Personal information
- Full name: Kevin Sánchez Rey
- Date of birth: 20 February 2005 (age 21)
- Place of birth: Burgos, Spain
- Height: 1.69 m (5 ft 7 in)
- Position: Forward

Team information
- Current team: Deportivo B
- Number: 10

Youth career
- 2013–2014: Inter Vista Alegre
- 2014–2019: Burgos
- 2019–2023: Deportivo La Coruña
- 2019–2020: → San Tirso (loan)

Senior career*
- Years: Team / Apps / (Gls)
- 2022–: Deportivo B / 53 / (18)
- 2023–: Deportivo A Coruña / 6 / (0)
- 2025–2026: → Cartagena (loan) / 36 / (2)

International career
- 2022–2023: Spain U18 / 5 / (1)
- 2023–: Spain U19 / 7 / (1)

= Kevin Sánchez =

Spanish footballer (born 2005)

Kevin Sánchez Rey (born 20 February 2005), sometimes known as just Kevin, is a Spanish footballer who plays for Deportivo Fabril. Mainly a forward, he can also play as a winger.

==Club career==
Born in Burgos, Castile and León, Sánchez joined Deportivo de La Coruña's youth setup in 2019, after representing Burgos CF and CD Internacional Vista Alegre; he was initially assigned to affiliate club San Tirso SD. He made his senior debut with the reserves on 20 November 2022, coming on as a second-half substitute in a 3–2 Tercera Federación home win over Silva SD.

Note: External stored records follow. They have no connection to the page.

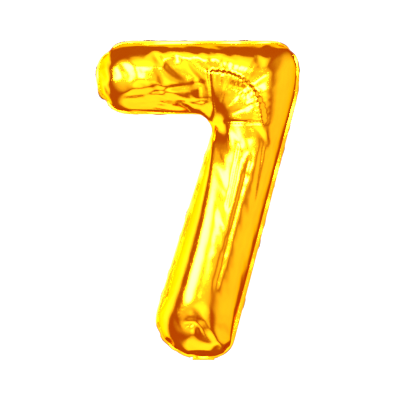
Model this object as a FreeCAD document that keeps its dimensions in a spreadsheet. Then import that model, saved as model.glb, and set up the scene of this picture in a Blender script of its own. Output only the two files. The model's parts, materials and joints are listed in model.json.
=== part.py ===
"""Foil number balloon in the shape of a 7: two film panels, their weld, a valve of two films and a tail.

Frame: millimetres, +Z up the digit, +X to the right of someone reading it, and the digit faces -Y.
The seam that joins the two panels lies in the plane Y = 0.
Origin: the middle of the neck, where the inlet tail leaves the lower edge of the seam margin.

The digit is two round tubes. The arm runs level along the top. The stem leans down to the foot from
the elbow, where the arm's end is rounded about the same centre. Real film is about 0.04 mm thick and
the model's is thicker, so that it can be meshed: film_wall, weld_gap and valve_wall say how thick.
"""
import math
import os

import FreeCAD
import Part
import Sketcher

# Driving sizes. Lengths are in millimetres and angles in degrees.
SIZES = [
    ("overall_height", 350.0, "height over the seam margin"),
    ("margin_width", 5.0, "flat welded margin round the digit"),
    ("arm_radius", 35.0, "radius of the filled arm and of the elbow"),
    ("foot_radius", 38.6, "radius of the filled stem at the foot"),
    ("stem_top_radius", 34.5, "radius of the filled stem where it enters the elbow"),
    ("elbow_reach", 64.6, "elbow centre, to the right of the origin"),
    ("tip_reach", 79.5, "centre of the arm's round tip, to the left of the origin"),
    ("foot_reach", 8.3, "centre of the round foot, to the left of the origin"),
    ("notch_radius", 20.0, "round of the margin in the corner under the arm"),
    ("heel_radius", 14.0, "round of the margin at the foot's right corner"),
    ("film_wall", 0.3, "thickness of one film in the model"),
    ("weld_gap", 0.2, "thickness of the melted layers between the two films"),
    ("valve_wall", 0.1, "thickness of one valve film"),
    ("valve_length", 100.0, "length of the valve films, up from the neck"),
    ("neck_width", 24.0, "width of the tail over its side seals"),
    ("passage_width", 18.0, "width of the air passage between the side seals"),
    ("tail_length", 40.0, "length of the tail from its fold to its mouth"),
    ("tail_gap", 0.8, "from the fold line to the first edge of the tail"),
    ("fold_drop", 1.0, "fold line, below the lower edge of the margin"),
    ("fold_angle", 63.0, "angle of the folded tail from straight up"),
    ("mouth_round", 3.0, "round of the tail's two outer corners"),
    ("hole_radius", 2.0, "radius of the ribbon hole"),
    ("hole_inset", 9.0, "centre of the ribbon hole, from the mouth"),
]

# Sizes worked out from the driving ones, as formulas of the sheet.
DERIVED = [
    ("arm_centre", "=overall_height - margin_width - arm_radius"),
    ("foot_centre", "=margin_width + foot_radius"),
    ("arm_margin_radius", "=arm_radius + margin_width"),
    ("foot_margin_radius", "=foot_radius + margin_width"),
    ("arm_inner", "=arm_radius - film_wall"),
    ("foot_inner", "=foot_radius - film_wall"),
    ("stem_top_inner", "=stem_top_radius - film_wall"),
    ("half_gap", "=weld_gap / 2"),
]

START, END, CENTRE = 1, 2, 3        # the point numbers that sketch constraints use
ORIGIN = (-1, 1)                    # the sketch's own origin, as a constraint names it


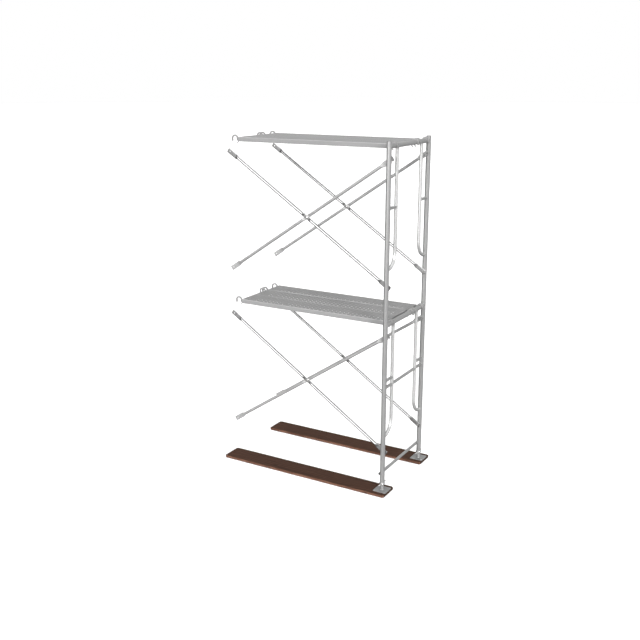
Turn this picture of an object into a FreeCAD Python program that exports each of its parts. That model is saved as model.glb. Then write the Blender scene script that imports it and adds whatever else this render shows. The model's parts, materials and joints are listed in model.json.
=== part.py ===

On 16 June 2023, Sánchez renewed his contract with Dépor until 2028, and was definitely promoted to the B-team. He made his first team debut on 6 December, replacing Berto Cayarga and scoring an equalizer in a 3–2 home loss to CD Tenerife, for the season's Copa del Rey.

Sánchez made his professional debut on 17 November 2024, replacing Hugo Rama in a 2–1 Segunda División away loss to UD Almería. The following 30 July, he moved to Primera Federación side FC Cartagena on a one-year loan deal.

Upon returning, Sánchez spent the pre-season with the main squad of Deportivo, and made his La Liga debut on 17 August 2026, replacing Pierre-Emerick Aubameyang late into a 1–1 home draw against Elche CF.

==International career==
Sánchez represented Spain at under-18 and under-19 levels.